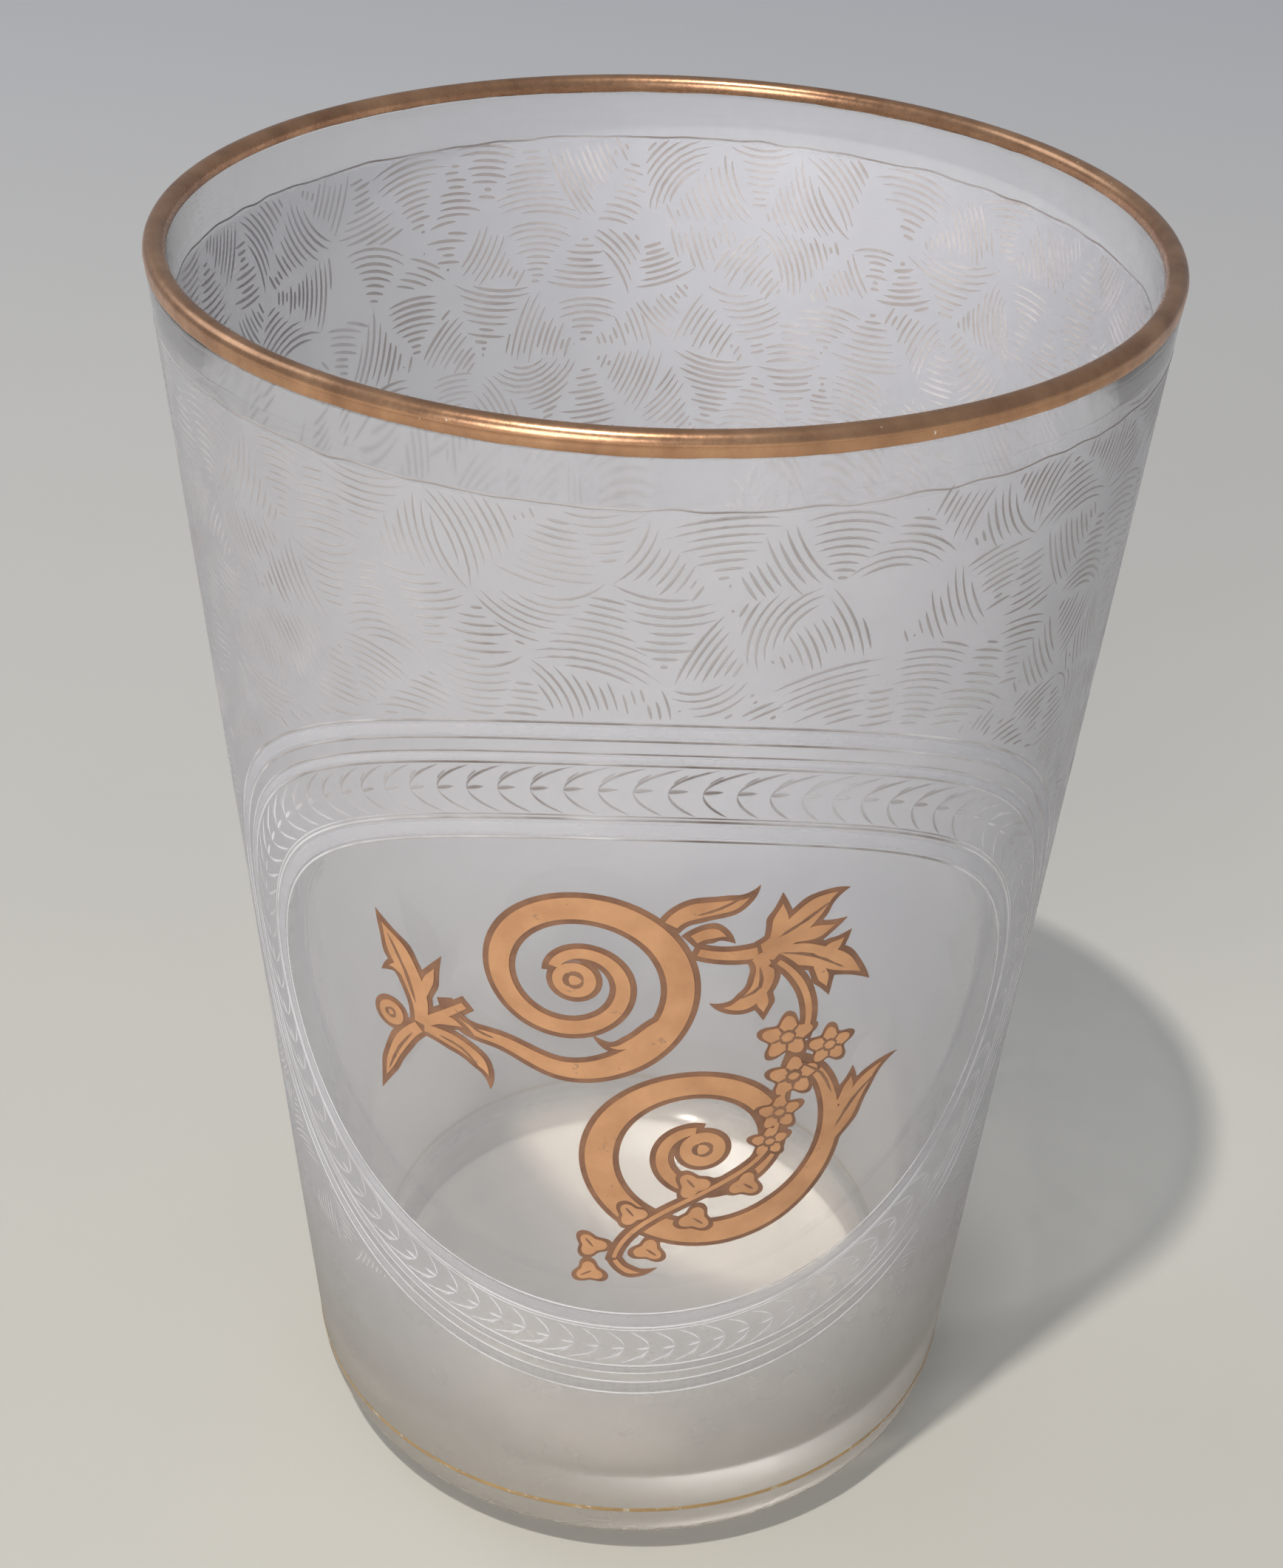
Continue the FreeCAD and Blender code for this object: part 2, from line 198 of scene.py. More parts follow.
# %% Broad mottling between two colours
def make_mottle():
    group, way_in, way_out = start_group(
        "mottle",
        [("Light colour", "NodeSocketColor", (1, 1, 1, 1)),
         ("Dark colour", "NodeSocketColor", (0.5, 0.5, 0.5, 1)),
         ("Scale", "NodeSocketFloat", 200.0),
         ("Contrast", "NodeSocketFloat", 0.25)],
        [("Color", "NodeSocketColor"), ("Value", "NodeSocketFloat")],
    )
    cloud = noise_at(group, way_in, "Scale", 4.0)
    low = math_node(group, "SUBTRACT", 0.5, way_in.outputs["Contrast"])
    high = math_node(group, "ADD", 0.5, way_in.outputs["Contrast"])
    spread = ramp(group, cloud, low, high)
    blend = mix_colours(group, spread, way_in.outputs["Dark colour"], way_in.outputs["Light colour"])
    group.links.new(blend, way_out.inputs["Color"])
    group.links.new(spread, way_out.inputs["Value"])
    return group


MOTTLE = make_mottle()
print("group", MOTTLE.name, "with", len(MOTTLE.nodes), "nodes")


# %% Small specks of wear
def make_wear():
    group, way_in, way_out = start_group(
        "rubbed_specks",
        [("Scale", "NodeSocketFloat", 1500.0),
         ("Amount", "NodeSocketFloat", 0.3),
         ("Softness", "NodeSocketFloat", 0.05)],
        [("Mask", "NodeSocketFloat")],
    )
    cloud = noise_at(group, way_in, "Scale", 3.0, roughness=0.7)
    start = math_node(group, "SUBTRACT", 1.0, way_in.outputs["Amount"])
    stop = math_node(group, "ADD", start, way_in.outputs["Softness"])
    specks = ramp(group, cloud, start, stop)
    specks.node.interpolation_type = "SMOOTHSTEP"
    group.links.new(specks, way_out.inputs["Mask"])
    return group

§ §

Your instructions - Reproduce the data shown above exactly.

Solution -
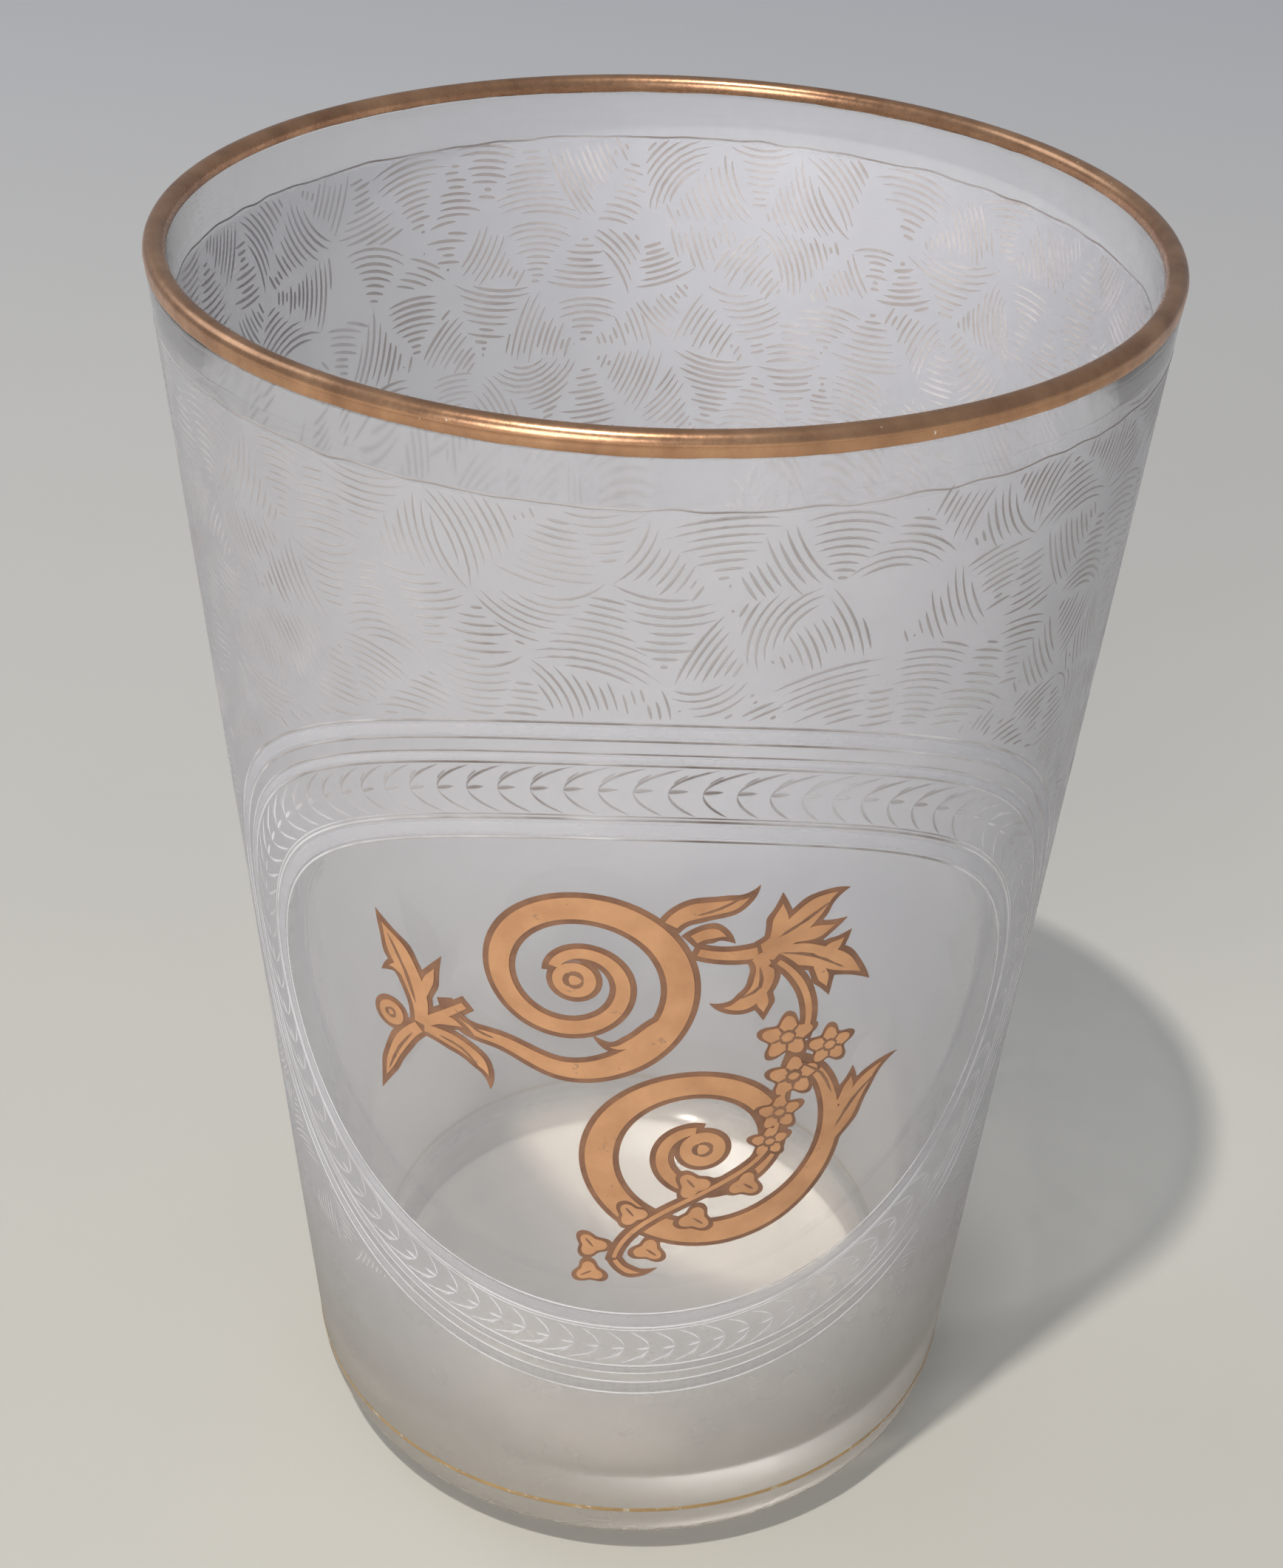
Continue the FreeCAD and Blender code for this object: part 2, from line 198 of scene.py. More parts follow.
# %% Broad mottling between two colours
def make_mottle():
    group, way_in, way_out = start_group(
        "mottle",
        [("Light colour", "NodeSocketColor", (1, 1, 1, 1)),
         ("Dark colour", "NodeSocketColor", (0.5, 0.5, 0.5, 1)),
         ("Scale", "NodeSocketFloat", 200.0),
         ("Contrast", "NodeSocketFloat", 0.25)],
        [("Color", "NodeSocketColor"), ("Value", "NodeSocketFloat")],
    )
    cloud = noise_at(group, way_in, "Scale", 4.0)
    low = math_node(group, "SUBTRACT", 0.5, way_in.outputs["Contrast"])
    high = math_node(group, "ADD", 0.5, way_in.outputs["Contrast"])
    spread = ramp(group, cloud, low, high)
    blend = mix_colours(group, spread, way_in.outputs["Dark colour"], way_in.outputs["Light colour"])
    group.links.new(blend, way_out.inputs["Color"])
    group.links.new(spread, way_out.inputs["Value"])
    return group


MOTTLE = make_mottle()
print("group", MOTTLE.name, "with", len(MOTTLE.nodes), "nodes")


# %% Small specks of wear
def make_wear():
    group, way_in, way_out = start_group(
        "rubbed_specks",
        [("Scale", "NodeSocketFloat", 1500.0),
         ("Amount", "NodeSocketFloat", 0.3),
         ("Softness", "NodeSocketFloat", 0.05)],
        [("Mask", "NodeSocketFloat")],
    )
    cloud = noise_at(group, way_in, "Scale", 3.0, roughness=0.7)
    start = math_node(group, "SUBTRACT", 1.0, way_in.outputs["Amount"])
    stop = math_node(group, "ADD", start, way_in.outputs["Softness"])
    specks = ramp(group, cloud, start, stop)
    specks.node.interpolation_type = "SMOOTHSTEP"
    group.links.new(specks, way_out.inputs["Mask"])
    return group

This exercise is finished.